Artist: Wayne Fontana And The Mindbenders
Title: Game Of Love
Source: CD: Reelin' And Rockin' (originally released as 45 RPM single)
Writer(s): Clint Ballard, Jr.
Label: Happy Days (original label: Fontana)
The Mindbenders were formed in 1963 to backup British pop singer Wayne Fontana. The group scored their biggest hit in 1965 with Game Of Love, a song that went to the top of the US charts. Later that year Fontana parted company with the band, which continued on without him for several years, scoring another major hit, Groovy Kind Of Love, in 1966.
Title: You're On My Mind
Source: Simulated stereo LP: The Best Of Eric Burdon And The Animals-Vol. II (originally released on LP: Animalization)

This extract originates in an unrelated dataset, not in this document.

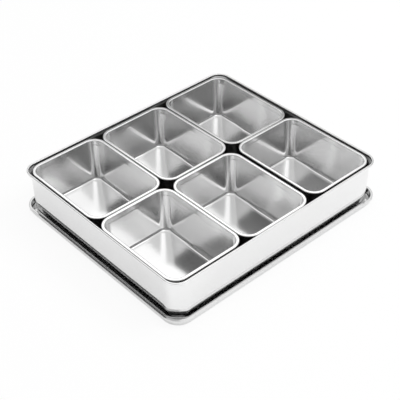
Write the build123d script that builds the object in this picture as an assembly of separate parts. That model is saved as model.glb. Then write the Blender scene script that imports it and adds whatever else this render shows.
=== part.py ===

I can't tell you with any certainty how the song You're On My Mind ended up being included on the second greatest hits collection from the Animals, but I do have a theory. The song first appeared on the UK album Animalisms, and then two months later on that album's nearest thing to a US counterpart, Animalization. It was one of only two songs on Animalisms credited to vocalist Eric Burdon and organist Dave Rowberry (most of the album being covers of various rhythm and blues songs). I suspect that when it came to compile a greatest hits album, it was decided that even a relatively weak original song would be a better choice than a cover song, so both of the Burdon/Rowberry tunes from Animalisms/Animalization were included. Besides, including You're On My Mind on the album meant more royalties for Burdon and Rowberry, always a consideration in the 1960s.